When Heather & I first visited near to 40 years ago, Bayfield was cozy if shopworn. It's more prosperous today and probably not as cozy either, but neither is it as frenetic and expensive as Grand Marais MN nor as isolated as Grand Marais MI, from where they no longer run any boats anyway.


Image courtesy of Philip J. Kucera


And Bayfield overlooks that magnificent archipelago, a sacred place where human habitation goes back to when there was only oral history, where later in the story all the foibles and venalities and glories of modern history are on regular display, ever since civilization first visited the place.

I like Bayfield most in the morning, before the first light of dawn.

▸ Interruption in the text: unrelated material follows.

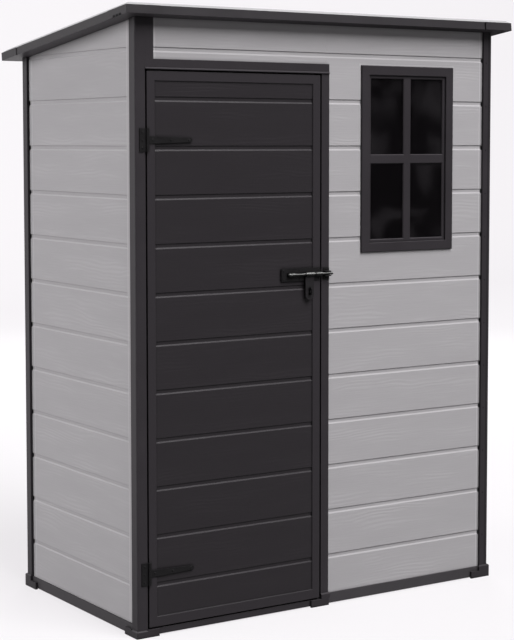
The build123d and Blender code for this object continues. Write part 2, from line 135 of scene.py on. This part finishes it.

Rouse yourself maybe 4-ish, depending. Do what's necessary to get even marginally ready for the day. Wander down to the center of town and walk the dark streets near the water. When you see where folk are already gathered for coffee and breakfast, go on in and get something for what ails 'ya.

With the first streaks of light in the sky, go back out to the water. Likely, you'll hear the big diesel engines cough awake.

Secure comfortable vantage along darkly glistening Superior as folk turn to it to feed a people. It's a form of worship as old as man. Seagulls trail in loud celebration behind. Watch the procession until it's but a speck on the sea or otherwise lost around the far edge of a dark, bristling island.

Turn around to find Bayfield proper stretching in its bed, and you already a full day ahead.

Some hours later, pass through the bustling tourist traffic to walk back over to the working mariner's side of town and greet the boats as they return to dock. Marvel at the great boxes loaded with ice and freshly caught fish, lifted to the dock in the strong, weather-worn arms of fishermen.

Then when evening approaches and the long day is near to over, visit one of the places in town that serves local fare and indulge yourself.

Rarely will fresh fish ever taste better.